Advocacy & Practice Updates — Advocacy & Practice
ASRS Guiding Principles for Drug Policy
- Preserve patient access. Savings from a model or negotiation should not be derived from reduced access. This has the potential to harm patients. Physicians must maintain just-in-time access to necessary drugs.
- Preserve physician and patient choice of therapy. Physicians must continue to use their clinical judgement, in consultation with their patients, to provide the most appropriate treatment based on the unique characteristics of the patient’s disease.
- Prevent penalties for physicians. Physicians do not set the drug prices. Any model or negotiation should be between the payers and the manufacturers. Manufacturers should bear the cost of penalties when they violate the terms of the model, negotiation, or price controls.
- Protect physician practice finances. Programs should ensure predictable revenue streams for physicians so they can obtain the drugs and maintain the operations of the practice. Physicians should not be reimbursed at a level below the cost to obtain the drug. Hardship provisions should reimburse physicians for lost revenue in real time.
- Improve transparency related to intermediaries in the supply chain. Established or proposed actors in the Part B drug supply chain, such as, pharmacy benefit managers (PBMs), specialty pharmacies, and competitive acquisition program (CAP) vendors operate with little transparency or oversight. While it can be difficult to obtain information on their practices, studies show that intermediaries such as PBMs impose fees on insurers while at the same time negotiate rebates with manufactures that they keep. This practice adds additional costs to the system without an increase in value.

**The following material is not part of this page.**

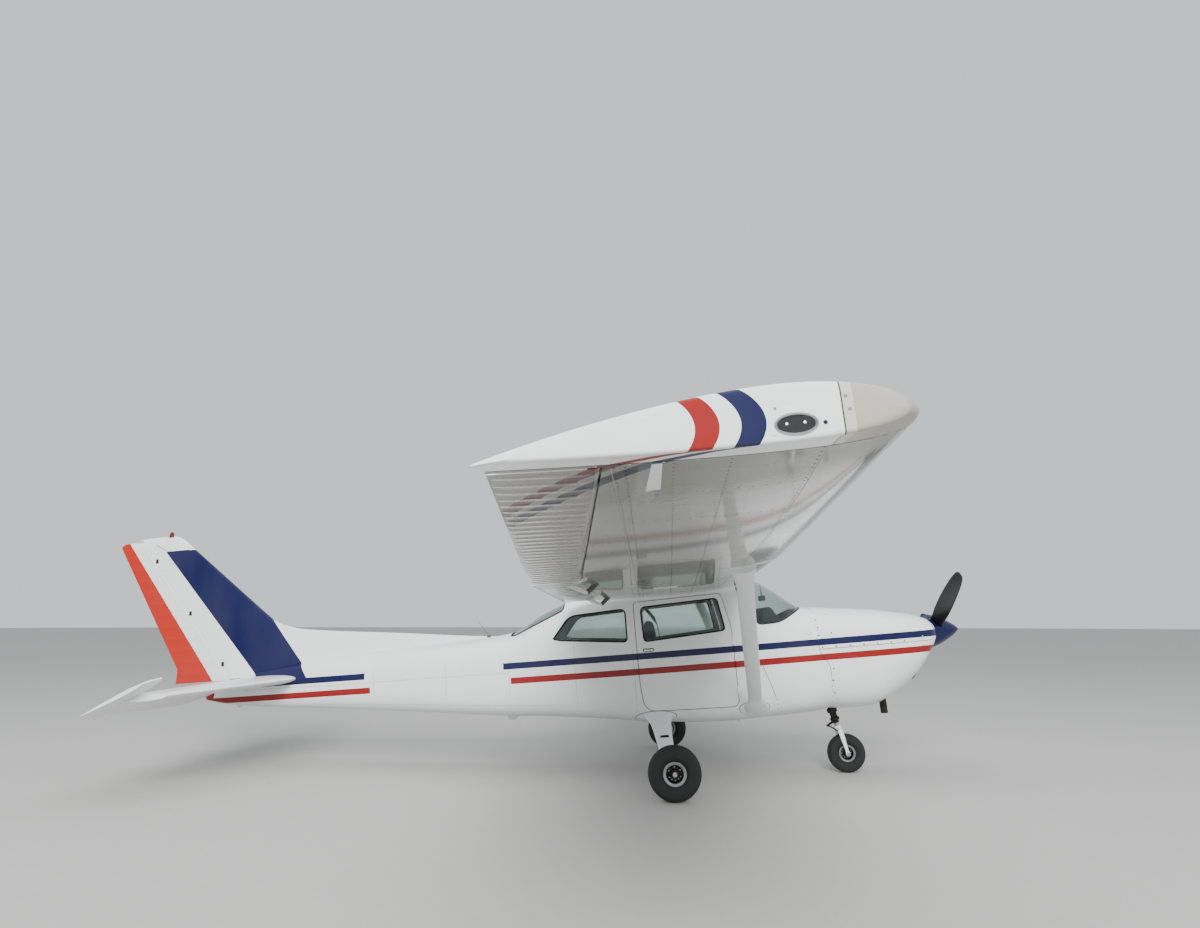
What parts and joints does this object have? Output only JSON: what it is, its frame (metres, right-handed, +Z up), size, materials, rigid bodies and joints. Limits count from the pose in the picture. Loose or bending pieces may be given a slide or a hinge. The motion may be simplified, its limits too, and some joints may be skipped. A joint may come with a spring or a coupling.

These intermediaries must have additional oversight so patients are not burdened by unnecessary out-of-pocket costs or delays in treatment. In addition, they should not contribute to additional administrative costs for practices.
- Protect research toward new cures and treatments. Drug pricing policy should not negatively impact ongoing or future research and development of new treatments. Manufacturers should be able to earn a reasonable profit to continue research efforts.
- Test models on a limited and voluntary scale before implementing mandatory, nationwide models.
- Keep savings for drug pricing within healthcare. Savings derived from drug pricing legislation or demonstration models should be used for other healthcare purposes or preventing further cuts to Medicare.